The Booming Business of Professional ‘improv-ment’
Tiffane Wang is an audit director at the country’s largest bank, and manages a team of three people.
After leaving the office one recent Thursday, the RBC employee became someone else. Or more precisely, something else: a cog in a pretend and totally pointless human machine along with five total strangers.
In a carpeted white room furnished only with stacks of plastic chairs, she flapped her arms and made steam-engine noises in sync with the other parts of the people-powered nothing machine.
Wang, who graduated from York University with an MBA, is taking “Intro to Improv for Business” at The Second City Training Centre to learn skills that she was never taught in school.
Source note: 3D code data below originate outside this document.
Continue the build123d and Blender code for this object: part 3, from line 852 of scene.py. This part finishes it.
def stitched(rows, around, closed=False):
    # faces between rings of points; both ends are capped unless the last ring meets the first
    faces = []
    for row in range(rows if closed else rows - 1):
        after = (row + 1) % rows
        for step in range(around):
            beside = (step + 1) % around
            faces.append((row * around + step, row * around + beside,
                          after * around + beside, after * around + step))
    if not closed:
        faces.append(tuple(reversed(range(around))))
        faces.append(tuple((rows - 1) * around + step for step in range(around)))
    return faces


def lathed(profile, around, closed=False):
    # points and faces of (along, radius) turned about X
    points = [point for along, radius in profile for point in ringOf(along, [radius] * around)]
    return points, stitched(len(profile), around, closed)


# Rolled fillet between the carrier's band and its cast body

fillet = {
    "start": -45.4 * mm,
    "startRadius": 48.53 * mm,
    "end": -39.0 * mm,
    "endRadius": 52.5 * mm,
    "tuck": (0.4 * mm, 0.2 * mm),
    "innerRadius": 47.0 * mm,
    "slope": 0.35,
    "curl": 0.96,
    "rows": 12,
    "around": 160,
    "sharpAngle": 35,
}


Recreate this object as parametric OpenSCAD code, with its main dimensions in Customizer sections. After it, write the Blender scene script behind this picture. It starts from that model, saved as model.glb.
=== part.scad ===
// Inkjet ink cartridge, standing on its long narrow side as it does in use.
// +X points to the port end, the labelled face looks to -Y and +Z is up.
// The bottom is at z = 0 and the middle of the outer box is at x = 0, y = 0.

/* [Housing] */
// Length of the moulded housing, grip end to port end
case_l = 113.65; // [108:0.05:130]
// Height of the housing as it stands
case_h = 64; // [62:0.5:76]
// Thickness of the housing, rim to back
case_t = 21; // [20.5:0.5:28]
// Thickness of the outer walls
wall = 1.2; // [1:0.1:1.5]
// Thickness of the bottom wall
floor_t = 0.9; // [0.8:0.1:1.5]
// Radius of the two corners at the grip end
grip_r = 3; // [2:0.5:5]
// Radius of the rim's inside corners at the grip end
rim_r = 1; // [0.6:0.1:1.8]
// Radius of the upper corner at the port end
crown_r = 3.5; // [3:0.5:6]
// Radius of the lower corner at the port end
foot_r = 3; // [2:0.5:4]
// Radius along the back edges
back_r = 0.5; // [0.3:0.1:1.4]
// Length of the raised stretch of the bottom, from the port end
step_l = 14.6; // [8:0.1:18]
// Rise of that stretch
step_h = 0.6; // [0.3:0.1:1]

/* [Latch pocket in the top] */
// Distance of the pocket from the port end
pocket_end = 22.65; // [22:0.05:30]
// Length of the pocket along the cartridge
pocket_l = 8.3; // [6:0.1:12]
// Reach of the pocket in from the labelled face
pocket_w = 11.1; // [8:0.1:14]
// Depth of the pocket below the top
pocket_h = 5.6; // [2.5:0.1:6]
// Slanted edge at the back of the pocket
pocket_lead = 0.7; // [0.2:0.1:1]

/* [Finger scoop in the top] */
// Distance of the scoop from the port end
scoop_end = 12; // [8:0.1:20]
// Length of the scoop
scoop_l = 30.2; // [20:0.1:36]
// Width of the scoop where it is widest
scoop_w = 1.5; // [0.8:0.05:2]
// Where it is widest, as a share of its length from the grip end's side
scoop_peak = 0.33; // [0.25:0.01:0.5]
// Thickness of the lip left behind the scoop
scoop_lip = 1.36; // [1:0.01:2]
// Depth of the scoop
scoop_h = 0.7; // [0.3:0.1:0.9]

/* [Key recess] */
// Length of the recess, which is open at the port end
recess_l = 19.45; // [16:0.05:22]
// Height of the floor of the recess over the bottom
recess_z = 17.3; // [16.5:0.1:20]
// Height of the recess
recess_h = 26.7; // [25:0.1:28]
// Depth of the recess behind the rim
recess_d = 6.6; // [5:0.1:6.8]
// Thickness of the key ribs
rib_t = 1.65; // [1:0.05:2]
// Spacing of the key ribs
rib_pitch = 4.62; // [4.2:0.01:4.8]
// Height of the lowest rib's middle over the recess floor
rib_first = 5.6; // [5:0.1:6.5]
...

Introducing herself to the class, she said she hoped the course would teach her the confidence to move up in the bank. Maybe the lessons would also help her loosen up whenever she’s put on the spot.
“If you put me in front of everybody and suddenly somebody calls my name, and I need to come up with something quick and solid and comprehensive, I can’t do it,” she said. “I have this barrier.”
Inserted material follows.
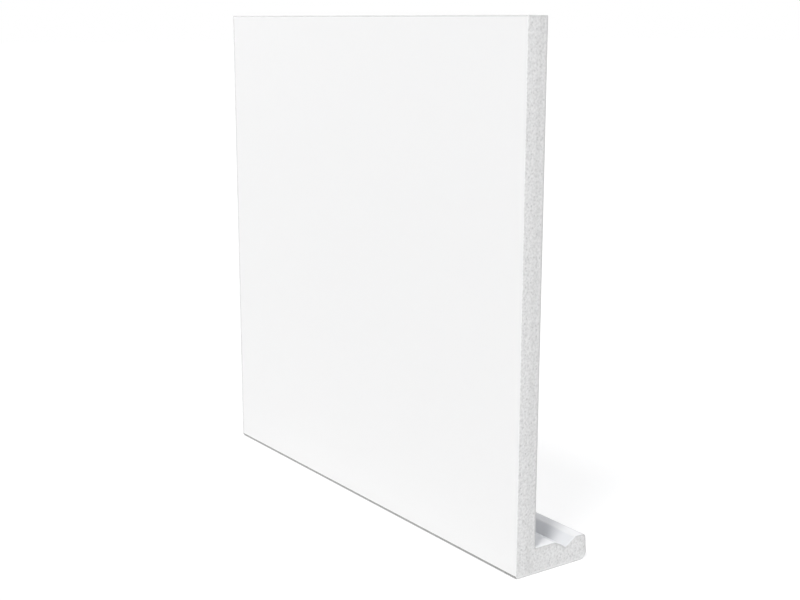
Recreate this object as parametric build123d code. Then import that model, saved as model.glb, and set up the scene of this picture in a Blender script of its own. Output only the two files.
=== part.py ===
from build123d import *
import os
from math import radians, tan

# A fascia board of cellular PVC: an upright board with a return leg behind its foot.
# Millimetres. X runs along the board, +Y from its front face to its back, +Z up.
# The origin is midway along the board and midway across it, at the underside.

# Board
board_length = 232.5
board_height = 225.0
board_thickness = 10.0

# Return leg, from the board's back face to its rear edge: seat, lead-in, groove, lip
leg_thickness = 11.2
seat_width = 10.7
lead_in_run = 3.9
lead_in_drop = 1.9
groove_front_run = 1.9
groove_rear_run = 5.7
groove_depth = 3.6
lip_width = 5.75
rear_face_lean = 5.0  # degrees off upright, the foot standing further out

# Rounded corners of the moulded section
top_edge_radius = 0.5
front_foot_radius = 1.0
rear_foot_radius = 3.2
lip_corner_radius = 1.8
inner_corner_radius = 0.5
seat_edge_radius = 0.8
lead_in_radius = 1.5
groove_bottom_radius = 1.0
lip_shoulder_radius = 0.8

# Distances from the front face, one after another across the leg
seat_rear = board_thickness + seat_width
groove_front = seat_rear + lead_in_run
groove_bottom = groove_front + groove_front_run
groove_rear = groove_bottom + groove_rear_run
lip_rear = groove_rear + lip_width
foot_rear = lip_rear + leg_thickness * tan(radians(rear_face_lean))


# The upright board, front face at zero and underside at zero
def board_outline():
    return Rectangle(board_thickness, board_height, align=(Align.MIN, Align.MIN))


# The leg is a bar under the board, its rear face leaning out towards the foot
def leg_outline():
    return Polygon(
        (0, 0),
        (foot_rear, 0),
        (lip_rear, leg_thickness),
        (0, leg_thickness),
        align=None,
    )


# The V groove between the seat and the lip, with a gentler lead-in beside the seat
def groove_outline():
    return Polygon(
        (seat_rear, leg_thickness),
        (groove_front, leg_thickness - lead_in_drop),
        (groove_bottom, leg_thickness - groove_depth),
        (groove_rear, leg_thickness),
        align=None,
    )


# Rounds the one corner of the outline that lies at a point
def round_corner(outline, point, radius):
    corner = outline.vertices().sort_by_distance(point)[0]
    return fillet(corner, radius)


# The whole section, with each corner at its own radius
def section():
    outline = board_outline() + leg_outline() - groove_outline()
    corners = [
        ((0, board_height), top_edge_radius),
        ((board_thickness, board_height), top_edge_radius),
        ((0, 0), front_foot_radius),
        ((foot_rear, 0), rear_foot_radius),
        ((lip_rear, leg_thickness), lip_corner_radius),
        ((board_thickness, leg_thickness), inner_corner_radius),
        ((seat_rear, leg_thickness), seat_edge_radius),
        ((groove_front, leg_thickness - lead_in_drop), lead_in_radius),
        ((groove_bottom, leg_thickness - groove_depth), groove_bottom_radius),
        ((groove_rear, leg_thickness), lip_shoulder_radius),
    ]
    for point, radius in corners:
        outline = round_corner(outline, point, radius)
    return outline


# The section runs the whole length, cut square at both ends
def fascia_board():
    board = extrude(Plane.YZ.offset(-board_length / 2) * section(), board_length)
    middle = board.bounding_box().center().Y
    return Pos(0, -middle, 0) * board


os.makedirs("parts", exist_ok=True)
export_step(fascia_board(), "parts/fascia_board.step")
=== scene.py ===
import math
import bpy
from mathutils import Matrix, Vector, geometry, kdtree, noise


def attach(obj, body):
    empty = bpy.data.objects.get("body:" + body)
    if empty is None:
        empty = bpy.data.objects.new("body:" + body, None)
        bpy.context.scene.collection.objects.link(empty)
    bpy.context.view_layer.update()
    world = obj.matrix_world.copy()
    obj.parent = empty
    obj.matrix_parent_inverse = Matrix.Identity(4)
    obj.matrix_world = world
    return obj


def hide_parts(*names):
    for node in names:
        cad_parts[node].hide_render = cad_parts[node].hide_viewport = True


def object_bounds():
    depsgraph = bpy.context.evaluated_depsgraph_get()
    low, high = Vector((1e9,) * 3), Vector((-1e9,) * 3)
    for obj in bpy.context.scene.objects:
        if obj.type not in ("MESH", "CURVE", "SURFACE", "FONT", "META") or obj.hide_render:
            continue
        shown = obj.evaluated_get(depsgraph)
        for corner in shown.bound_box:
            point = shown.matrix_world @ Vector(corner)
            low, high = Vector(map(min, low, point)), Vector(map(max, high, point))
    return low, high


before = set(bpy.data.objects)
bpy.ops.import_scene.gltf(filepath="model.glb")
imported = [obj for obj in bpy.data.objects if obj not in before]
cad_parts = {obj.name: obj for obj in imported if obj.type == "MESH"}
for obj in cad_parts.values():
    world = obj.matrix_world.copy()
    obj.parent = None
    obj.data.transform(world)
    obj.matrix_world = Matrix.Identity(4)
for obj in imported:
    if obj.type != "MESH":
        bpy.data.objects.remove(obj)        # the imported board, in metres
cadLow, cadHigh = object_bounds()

nodeName = "fascia_board"

# Length, height and front face come from the frame. Shapes are worked out in millimetres.
millimetre = 0.001
halfLength = cadHigh.x / millimetre
boardHeight = cadHigh.z / millimetre
frontFace = cadLow.y / millimetre

# The colour sockets of a Mix node, which has a set for each kind of value
mixShare = 0
mixFrom = 6
mixTo = 7
mixColour = 2

# Most of a noise texture's values lie between these
noiseLow = 0.3
noiseHigh = 0.7


# An sRGB hex colour as the linear one that a shader takes
def hexToLinear(text):
    channels = [int(text[i:i + 2], 16) / 255 for i in (1, 3, 5)]
    linear = [c / 12.92 if c <= 0.04045 else ((c + 0.055) / 1.055) ** 2.4 for c in channels]
    return (*linear, 1.0)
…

Some of the other students nodded, as if to say they had the same problem.
Once largely the domain of comedic actors, improv is increasingly becoming an accepted way for businesspeople — from students to corner-office executives — to hone interpersonal skills.
Business schools in Canada and the U.S. are taking note. Of eight Canadian business schools canvassed by the Star, half said they offered improv lessons as a required or optional course (Waterloo, McGill, UBC and Western).
Improv is also taught in some top-tier U.S. business schools, including the Massachusetts Institute of Technology.
Daena Giardella, an actor and organizational team consultant, has given an “improvisational leadership” course at MIT mainly for MBA students and graduate-level university fellows since about 2007. The students role-play scenarios with a business twist.
One student might start with: “I know the boss isn’t going to like this, but I’m going to have tell him you lied about the numbers in the budget.” And scene partners would riff off that opening statement.
It’s not Saturday Night Live material, but Giardella says these improv students learn to think quickly and creatively.
“It teaches them how to think on their feet, how to use their imagination, to trust their creativity and to feel comfortable with vocalizing their ideas,” she said.
Students are graded on their engagement and the papers they write about their experiences.
One core concept of an improv course is the “Yes, and . . . ” rule of improv, the principle that an actor must accept their partner’s idea for a scene and build on it. “When people say ‘Yes, but . . . ’ they stop the engine of brainstorming immediately,” Giardella said.
Do improv abilities actually help at the office? There don’t seem to be many studies on the subject, but one 2014 paper in The Journal of Marketing Education by professors from DePaul University, in Chicago, suggests that they do.
Professors Richard Rocco and Joel Whalen studied two undergraduates groups of about 30 students, one trained in improv with an emphasis on the “Yes, and . . . ” technique, and one not. They all sold sports tickets by phone over four weeks to fans and university alumni. The improv-taught group came out on top, selling 30.1 tickets on average to the other group’s 21.1.
Students aren’t the only ones in the business world turning to improv for self-improvement. The Second City, the comedy troupe known for catapulting Tina Fey and Mike Myers to stardom, has made big bucks by offering workshops to teach office collaboration. According to the Wall Street Journal, The Second City has more than doubled its annual revenue in the past decade by expanding its school, from $28 million to $60 million (U.S.) last year. The company now makes as much money from its training centre and corporate division (Second City Works) as it does from theatrical business, the WSJ said.
The Second City’s improv class at its Toronto training centre, above Gretzky’s restaurant at the corner of Blue Jays Way and Mercer St., runs $305 for a seven-week course (21 hours total). One instructor, The Second City Training Centre in Toronto artistic director Kevin Frank, studied economics and sold computers for a living before he heard the siren song of improv and joined the troupe more than two decades ago.
The lessons are meant to encourage students to take risks and accept failures. “It’s for any person in business who would like to be an effective communicator, who wants to collaborate with others and come up with creative solutions,” he said.
After two classes, Wang, the RBC audit director and component of the human machine on Day One of the course, says she’s learned to be more attentive in meetings. Maybe the human-powered contraption wasn’t pointless after all.